Why? Why not just get rid of bowls and have a playoff like every other sport’s? Or go the other way, get rid of the playoff, and pick the two title contenders from among bowl winners (this is the actual good idea)? Why not try anything other than having two postseasons at once?

Because college football is a series of 19th-century parts held together by spackle, replaced only piecemeal and only when absolutely necessary. One of those parts is the Rose Bowl, once the sport’s first-ever Big Deal and still its Valhalla. It took decades for the rest of the sport to convince the Rose Bowl and its partners to go along with even a proto-BCS, let alone a tournament. It was only then that other big bowls like the Sugar and Orange managed to wriggle onto the Rose’s special pedestal.

To some extent, that’s great. The title game should be at the stupid Rose Bowl every year, because the Rose Bowl is perfect.

But finally getting a few playoff games on campus stadiums really clarifies how dumb the bowl-playoff hybrid has always been.

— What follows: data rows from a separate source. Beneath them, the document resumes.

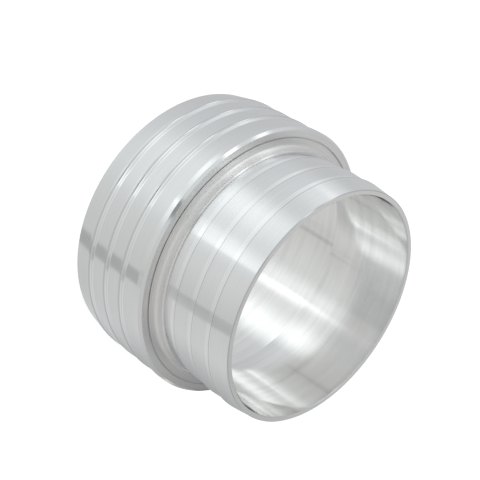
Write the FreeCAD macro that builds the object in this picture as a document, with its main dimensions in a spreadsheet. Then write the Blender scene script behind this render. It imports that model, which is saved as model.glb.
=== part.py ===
import FreeCAD, Part
import os
import Sketcher

# Hose barb reducer, turned from one piece of aluminium.
# It stands on its large end: +Z runs along the bore towards the small end, and the origin is the centre of
# the large end's rim. Each sketch is one half of a turned section, with the radius across and the height up.

NODE = "reducer_body"

# Driving dimensions: name, value, and what it measures. Lengths are in millimetres.
SIZES = (
    ("small_crest_diameter", 76.2, "across the crests of the small barbs, which is the small hose's bore"),
    ("shoulder_rise", 6.15, "from the small crests out to the large crests, on the radius"),
    ("rim_wall", 1.65, "wall of the tube at both rims"),
    ("rim_outer_chamfer", 0.2, "chamfer on the outside edge of both rims"),
    ("rim_inner_chamfer", 0.2, "chamfer on the inside edge of both rims"),
    ("large_lead_length", 7.55, "large rim to the first crest"),
    ("large_lead_rise", 1.15, "large rim up to the crests, on the radius"),
    ("large_barb_pitch", 7.25, "crest to crest on the large barrel"),
    ("large_barb_count", 3, "barbs on the large barrel"),
    ("large_barb_depth", 0.42, "crest to valley on the large barrel, on the radius"),
    ("large_crest_land", 0.8, "flat before each crest on the large barrel"),
    ("large_step", 0.1, "sharp step at each crest of the large barrel"),
    ("large_drop_length", 2.2, "crest to valley on the large barrel, along the axis"),
    ("large_land_length", 1.8, "land between the last barb and the shoulder"),
    ("large_land_fall", 0.05, "how much the land's radius falls towards the shoulder"),
    ("shoulder_chamfer", 0.75, "chamfer round the shoulder"),
    ("face_groove_inset", 2.0, "from that chamfer in to the ring groove in the shoulder face"),
    ("face_groove_width", 0.5, "width of that groove"),
    ("face_groove_depth", 0.7, "depth of that groove"),
    ("small_lead_length", 7.05, "small rim to the first crest"),
    ("small_lead_rise", 0.9, "small rim up to the crests, on the radius"),
    ("small_barb_pitch", 7.35, "crest to crest on the small barrel"),
    ("small_barb_count", 3, "barbs on the small barrel"),
    ("small_barb_depth", 0.7, "depth of the sharp step at each small crest, on the radius"),
    ("small_crest_land", 0.15, "flat before each crest on the small barrel"),
    ("small_knee_depth", 0.46, "depth under the crests where the ramp turns steeper, on the radius"),
    ("small_knee_length", 1.9, "from that turn to the step, along the axis"),
    ("small_root_gap", 0.2, "end of the last small barb to the shoulder face"),
    ("collar_length", 2.6, "height of the flared root above the shoulder face"),
    ("collar_flare", 0.38, "how far the root flares out from the crests' size"),
    ("collar_bevel", 0.35, "bevel between the flare and the shoulder face"),
    ("root_groove_width", 0.5, "relief groove above the flared root"),
    ("root_groove_depth", 0.4, "depth of that groove under the crests' size"),
    ("root_groove_lip", 0.2, "bevel on the flared root's upper edge, at that groove"),
    ("bore_step_depth", 0.45, "end of the small bore below the shoulder face"),
    ("bore_cone_angle", 60, "degrees between the axis and the cone that joins the bores"),
    ("cutter_clearance", 1.0, "how far a cutting profile stands clear of the metal"),
)

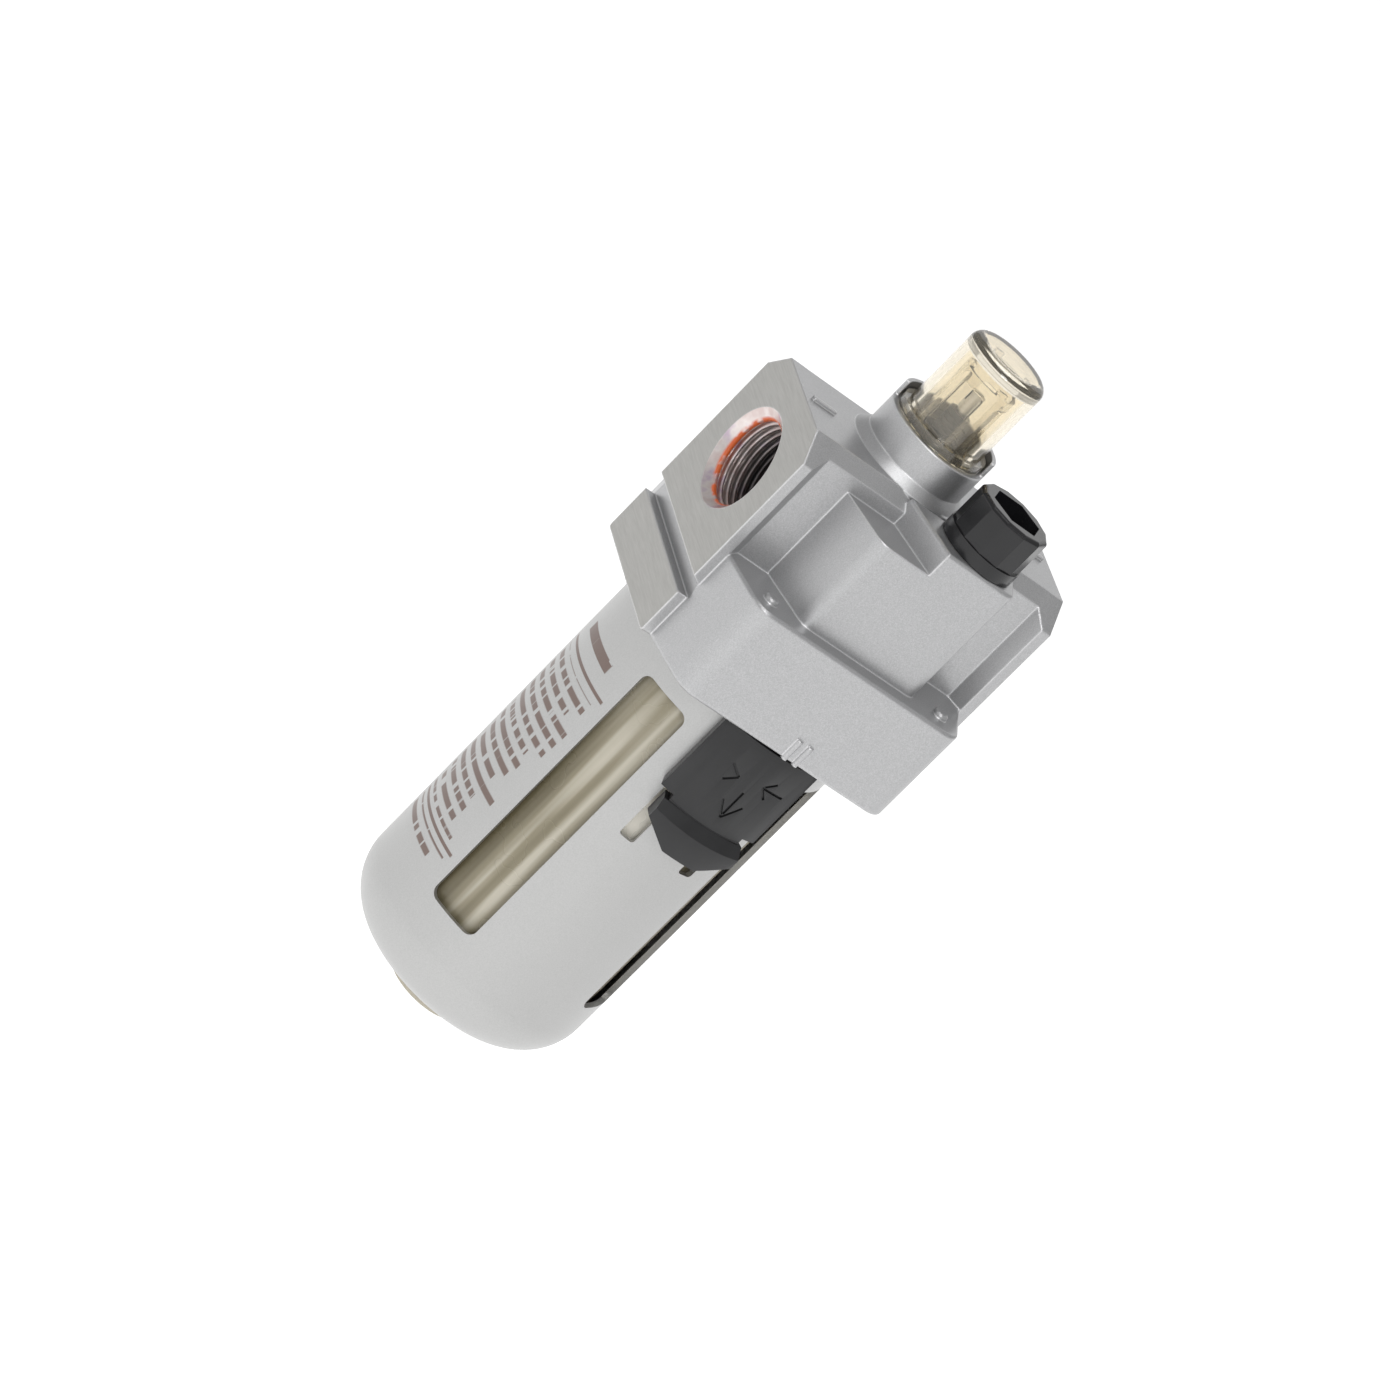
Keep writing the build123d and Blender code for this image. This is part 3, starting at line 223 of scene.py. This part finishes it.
def cast_head():
    """Silver paint over a casting, with milled port faces, bare threaded bores and a painted highlight
    along the rounded edges.
    """
    s = Shader("silver_cast_head", (0.52, 0.52, 0.53), 0.34, PAINT_METALLIC)
    x, y, z = s.axis("X"), s.axis("Y"), s.axis("Z")
    reach = s.math("ABSOLUTE", x)
    face = s.step(reach, PORT_FACE - 0.04)
    within_mouth = s.opposite(s.step(s.distance(y, z), PORT_MOUTH, 0.03))
    inside = s.times(within_mouth, s.step(reach, PORT_END, 0.05))
    machined = s.math("MAXIMUM", face, inside)
    speckle = s.noise(0.16)
    paint = s.ramp(speckle, [
        (0.25, (0.39, 0.391, 0.396)),
        (0.5, (0.46, 0.461, 0.466)),
        (0.8, (0.57, 0.57, 0.58)),
    ])
    milling = s.noise(0.22, stretch=(1.0, 0.06, 1.0))
    milled = s.ramp(milling, [(0.3, (0.35, 0.345, 0.33)), (0.7, (0.40, 0.395, 0.38))])
    bore, sealant = port_bore(s, x, reach)
    color = s.mix(machined, paint, s.mix(inside, milled, bore))
    # Painted highlight: the rounded edges found by the bevel shading are mixed towards near white,
    # except inside the bores.
    edge_highlight_mask = s.times(s.step(s.soft_edges(0.45), 0.05, 0.045), s.opposite(inside), 0.7)
    s.put("Base Color", s.mix(edge_highlight_mask, color, EDGE_HIGHLIGHT_PAINT))
    bare = s.opposite(s.times(sealant, inside))
    s.put("Metallic", s.times(s.vary(machined, 0.2, PAINT_METALLIC), bare))
    s.put("Roughness", s.vary(s.noise(9.0, 2.0), 0.08, 0.32))
    s.bump(s.times(speckle, s.opposite(machined)), 0.012, 0.6)
    s.bump(s.times(milling, machined), 0.004, 0.5)
    return s.material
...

And of all the ways the 12-team tournament will make this oddball sport just a little bit weirder, one small wrinkle might be the funniest of all: The rest of college football decided that in the 12-team playoff, conference independents like Notre Dame won’t be eligible for any of the top-four byes, meaning the Irish could end up hosting playoff games quite regularly. At last, we’ve found a way for Notre Dame to actually win important postseason games.